→ **What the task requires**
Extract from the entries below, exactly as given, only the lines from the line containing "make_going_train(axes, brass, white, magnet)" to the line containing "imported = [obj", both lines included.

Stored records:
++++++++++++++++++++

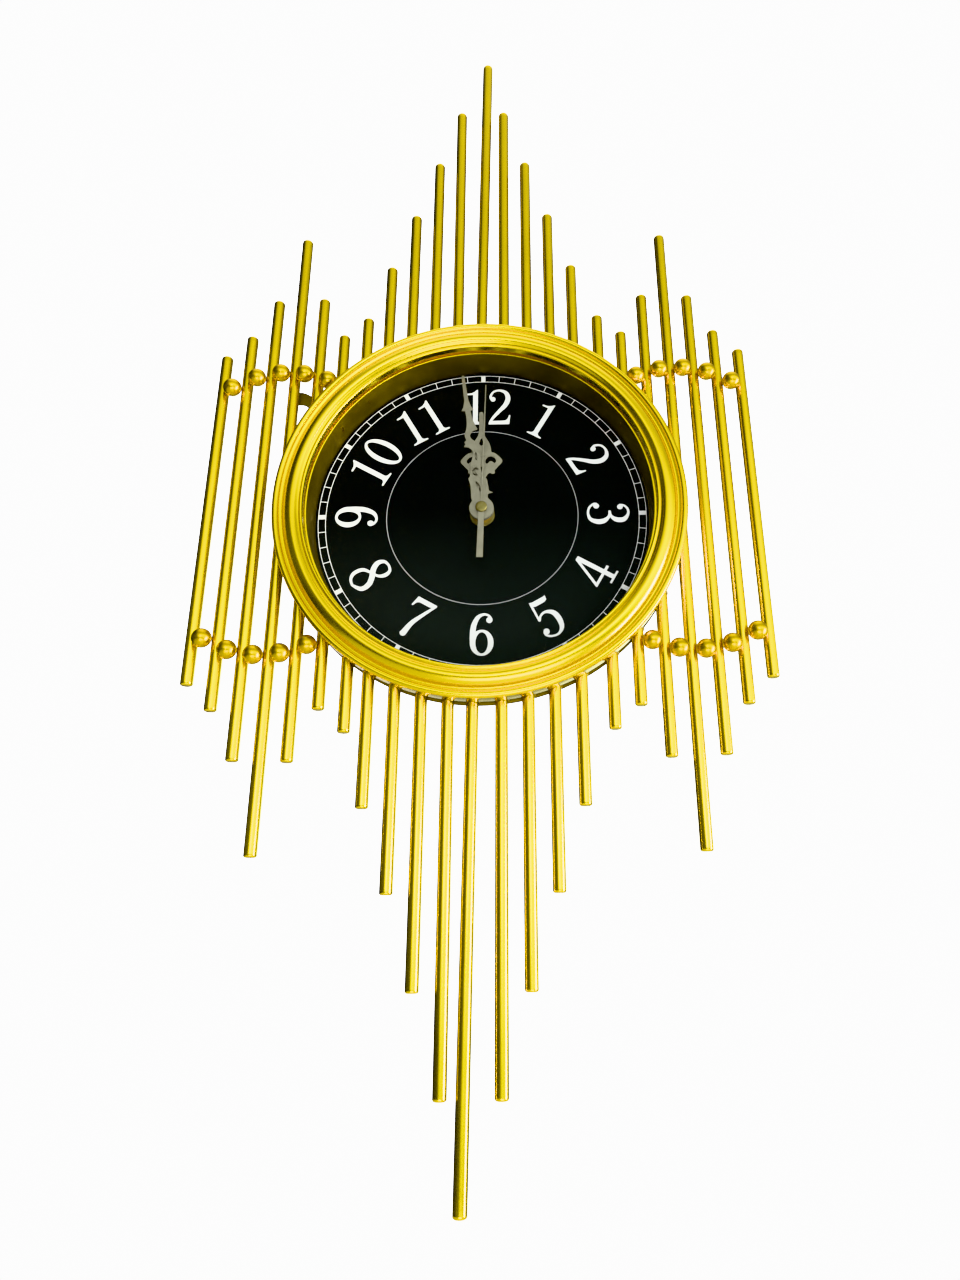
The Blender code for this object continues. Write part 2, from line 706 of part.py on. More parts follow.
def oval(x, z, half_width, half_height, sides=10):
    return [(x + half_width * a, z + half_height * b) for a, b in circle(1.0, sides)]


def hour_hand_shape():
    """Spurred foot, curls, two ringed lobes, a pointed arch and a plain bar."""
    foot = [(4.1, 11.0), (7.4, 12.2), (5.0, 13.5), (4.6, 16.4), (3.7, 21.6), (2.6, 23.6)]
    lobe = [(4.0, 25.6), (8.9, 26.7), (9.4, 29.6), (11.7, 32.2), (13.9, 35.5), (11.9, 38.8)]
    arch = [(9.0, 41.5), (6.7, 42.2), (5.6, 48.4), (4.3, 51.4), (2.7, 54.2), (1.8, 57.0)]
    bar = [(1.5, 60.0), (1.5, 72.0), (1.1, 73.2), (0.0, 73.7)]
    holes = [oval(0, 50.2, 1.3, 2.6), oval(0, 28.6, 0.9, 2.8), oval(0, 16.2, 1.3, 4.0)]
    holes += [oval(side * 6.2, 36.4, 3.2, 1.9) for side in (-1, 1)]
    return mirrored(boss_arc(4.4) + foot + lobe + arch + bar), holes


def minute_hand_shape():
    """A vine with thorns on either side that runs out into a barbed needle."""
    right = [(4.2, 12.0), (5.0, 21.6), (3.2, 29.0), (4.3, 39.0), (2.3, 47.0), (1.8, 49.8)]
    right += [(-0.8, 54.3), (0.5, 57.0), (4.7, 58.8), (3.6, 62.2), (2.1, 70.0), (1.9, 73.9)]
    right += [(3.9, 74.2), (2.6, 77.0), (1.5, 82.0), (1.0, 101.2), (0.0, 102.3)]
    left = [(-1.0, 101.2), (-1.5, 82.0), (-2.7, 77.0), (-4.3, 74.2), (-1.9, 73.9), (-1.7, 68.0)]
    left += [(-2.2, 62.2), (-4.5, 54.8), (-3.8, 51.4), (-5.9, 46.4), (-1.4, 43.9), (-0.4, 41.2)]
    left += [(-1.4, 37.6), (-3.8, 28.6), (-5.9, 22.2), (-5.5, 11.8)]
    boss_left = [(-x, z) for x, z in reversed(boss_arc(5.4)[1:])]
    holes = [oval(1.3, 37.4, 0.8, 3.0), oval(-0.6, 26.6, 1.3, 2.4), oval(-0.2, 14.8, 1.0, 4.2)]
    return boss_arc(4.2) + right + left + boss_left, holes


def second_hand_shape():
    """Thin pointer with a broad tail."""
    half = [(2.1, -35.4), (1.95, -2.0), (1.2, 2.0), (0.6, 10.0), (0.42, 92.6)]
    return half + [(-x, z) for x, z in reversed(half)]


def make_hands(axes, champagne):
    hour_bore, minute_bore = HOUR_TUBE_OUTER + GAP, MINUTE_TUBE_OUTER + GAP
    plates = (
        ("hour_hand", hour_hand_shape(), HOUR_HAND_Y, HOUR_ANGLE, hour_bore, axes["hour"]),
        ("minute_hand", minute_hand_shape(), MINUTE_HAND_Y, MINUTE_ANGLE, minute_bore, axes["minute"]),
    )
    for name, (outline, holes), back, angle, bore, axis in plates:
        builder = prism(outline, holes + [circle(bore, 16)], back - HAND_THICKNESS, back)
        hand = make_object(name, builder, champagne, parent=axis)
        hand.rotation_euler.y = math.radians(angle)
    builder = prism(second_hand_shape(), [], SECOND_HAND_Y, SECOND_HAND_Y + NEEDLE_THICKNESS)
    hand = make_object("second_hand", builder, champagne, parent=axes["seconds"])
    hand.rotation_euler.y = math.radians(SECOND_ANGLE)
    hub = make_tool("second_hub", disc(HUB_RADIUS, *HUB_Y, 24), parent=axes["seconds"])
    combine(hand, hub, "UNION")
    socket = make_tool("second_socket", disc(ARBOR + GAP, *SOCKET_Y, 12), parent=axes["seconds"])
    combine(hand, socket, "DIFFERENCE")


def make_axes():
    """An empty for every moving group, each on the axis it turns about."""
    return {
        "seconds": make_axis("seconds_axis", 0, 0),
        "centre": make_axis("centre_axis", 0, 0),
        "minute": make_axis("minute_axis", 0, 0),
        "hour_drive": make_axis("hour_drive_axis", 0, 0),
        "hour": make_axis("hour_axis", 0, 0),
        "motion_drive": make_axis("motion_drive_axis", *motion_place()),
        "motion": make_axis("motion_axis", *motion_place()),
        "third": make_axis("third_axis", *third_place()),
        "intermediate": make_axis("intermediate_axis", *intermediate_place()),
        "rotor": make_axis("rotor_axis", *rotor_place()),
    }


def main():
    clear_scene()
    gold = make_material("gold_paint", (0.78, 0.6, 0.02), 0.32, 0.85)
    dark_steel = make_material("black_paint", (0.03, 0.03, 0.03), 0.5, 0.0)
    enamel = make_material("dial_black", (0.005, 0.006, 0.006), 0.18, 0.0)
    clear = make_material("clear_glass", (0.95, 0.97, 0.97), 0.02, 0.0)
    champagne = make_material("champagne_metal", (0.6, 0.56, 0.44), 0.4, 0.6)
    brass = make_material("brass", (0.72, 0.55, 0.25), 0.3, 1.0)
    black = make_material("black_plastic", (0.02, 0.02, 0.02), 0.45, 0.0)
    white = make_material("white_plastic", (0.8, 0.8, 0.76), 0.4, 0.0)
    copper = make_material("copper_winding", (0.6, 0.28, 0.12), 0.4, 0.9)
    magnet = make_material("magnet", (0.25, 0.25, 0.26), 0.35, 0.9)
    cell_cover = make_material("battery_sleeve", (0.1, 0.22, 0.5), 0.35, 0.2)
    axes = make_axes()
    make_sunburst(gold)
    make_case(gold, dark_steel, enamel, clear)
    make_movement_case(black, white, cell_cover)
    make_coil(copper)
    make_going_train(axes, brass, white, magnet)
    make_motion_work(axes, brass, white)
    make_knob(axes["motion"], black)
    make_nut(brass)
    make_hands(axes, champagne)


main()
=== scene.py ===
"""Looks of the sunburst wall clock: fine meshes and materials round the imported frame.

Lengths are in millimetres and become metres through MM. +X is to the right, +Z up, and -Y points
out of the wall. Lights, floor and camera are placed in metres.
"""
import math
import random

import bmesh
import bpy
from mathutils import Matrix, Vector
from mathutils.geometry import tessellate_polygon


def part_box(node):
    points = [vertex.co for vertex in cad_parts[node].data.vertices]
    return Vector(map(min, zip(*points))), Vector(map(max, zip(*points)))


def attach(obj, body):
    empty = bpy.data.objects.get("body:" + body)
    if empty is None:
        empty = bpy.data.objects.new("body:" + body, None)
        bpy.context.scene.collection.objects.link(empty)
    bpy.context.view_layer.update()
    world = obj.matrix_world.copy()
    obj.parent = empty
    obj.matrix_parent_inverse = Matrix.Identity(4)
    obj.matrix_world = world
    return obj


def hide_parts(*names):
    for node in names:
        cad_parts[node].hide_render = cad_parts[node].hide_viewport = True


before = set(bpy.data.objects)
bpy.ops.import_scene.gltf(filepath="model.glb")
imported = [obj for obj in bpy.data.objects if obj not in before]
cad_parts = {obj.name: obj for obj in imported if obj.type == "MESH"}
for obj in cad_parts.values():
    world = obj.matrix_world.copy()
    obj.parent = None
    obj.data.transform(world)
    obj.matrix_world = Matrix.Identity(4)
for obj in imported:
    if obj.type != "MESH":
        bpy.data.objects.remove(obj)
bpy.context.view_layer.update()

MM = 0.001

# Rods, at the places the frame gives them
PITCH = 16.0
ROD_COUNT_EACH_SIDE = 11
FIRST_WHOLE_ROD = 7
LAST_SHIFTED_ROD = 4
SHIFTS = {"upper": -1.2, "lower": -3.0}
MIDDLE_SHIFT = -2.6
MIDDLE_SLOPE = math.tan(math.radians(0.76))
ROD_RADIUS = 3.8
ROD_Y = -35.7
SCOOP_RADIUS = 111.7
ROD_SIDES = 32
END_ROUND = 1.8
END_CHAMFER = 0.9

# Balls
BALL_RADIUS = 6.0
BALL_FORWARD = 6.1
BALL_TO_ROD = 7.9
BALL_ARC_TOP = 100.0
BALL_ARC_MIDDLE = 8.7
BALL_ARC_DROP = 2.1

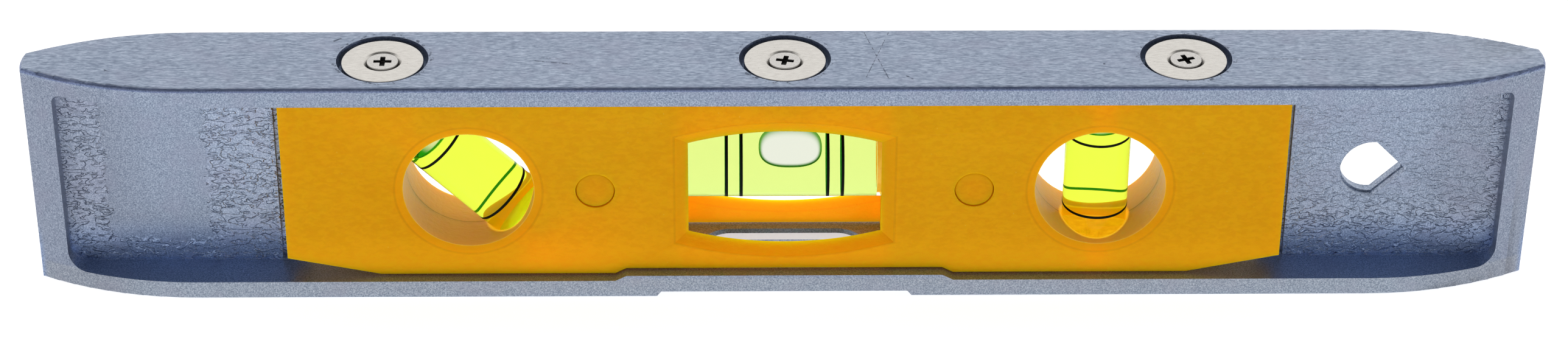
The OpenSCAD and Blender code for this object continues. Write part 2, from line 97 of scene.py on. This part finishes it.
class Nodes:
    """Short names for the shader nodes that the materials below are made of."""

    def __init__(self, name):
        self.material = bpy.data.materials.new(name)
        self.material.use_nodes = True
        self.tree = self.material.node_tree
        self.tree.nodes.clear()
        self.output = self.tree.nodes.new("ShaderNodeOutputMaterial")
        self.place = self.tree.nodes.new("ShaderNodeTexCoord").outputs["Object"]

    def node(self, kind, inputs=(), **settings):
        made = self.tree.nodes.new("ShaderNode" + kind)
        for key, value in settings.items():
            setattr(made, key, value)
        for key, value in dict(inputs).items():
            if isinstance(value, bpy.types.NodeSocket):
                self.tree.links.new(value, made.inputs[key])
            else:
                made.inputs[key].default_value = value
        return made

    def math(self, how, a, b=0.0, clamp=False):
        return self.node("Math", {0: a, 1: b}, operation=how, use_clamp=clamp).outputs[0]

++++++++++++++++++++

→ **Exercise answer**
    make_going_train(axes, brass, white, magnet)
    make_motion_work(axes, brass, white)
    make_knob(axes["motion"], black)
    make_nut(brass)
    make_hands(axes, champagne)


main()
=== scene.py ===
"""Looks of the sunburst wall clock: fine meshes and materials round the imported frame.

Lengths are in millimetres and become metres through MM. +X is to the right, +Z up, and -Y points
out of the wall. Lights, floor and camera are placed in metres.
"""
import math
import random

import bmesh
import bpy
from mathutils import Matrix, Vector
from mathutils.geometry import tessellate_polygon


def part_box(node):
    points = [vertex.co for vertex in cad_parts[node].data.vertices]
    return Vector(map(min, zip(*points))), Vector(map(max, zip(*points)))


def attach(obj, body):
    empty = bpy.data.objects.get("body:" + body)
    if empty is None:
        empty = bpy.data.objects.new("body:" + body, None)
        bpy.context.scene.collection.objects.link(empty)
    bpy.context.view_layer.update()
    world = obj.matrix_world.copy()
    obj.parent = empty
    obj.matrix_parent_inverse = Matrix.Identity(4)
    obj.matrix_world = world
    return obj


def hide_parts(*names):
    for node in names:
        cad_parts[node].hide_render = cad_parts[node].hide_viewport = True


before = set(bpy.data.objects)
bpy.ops.import_scene.gltf(filepath="model.glb")
imported = [obj for obj in bpy.data.objects if obj not in before]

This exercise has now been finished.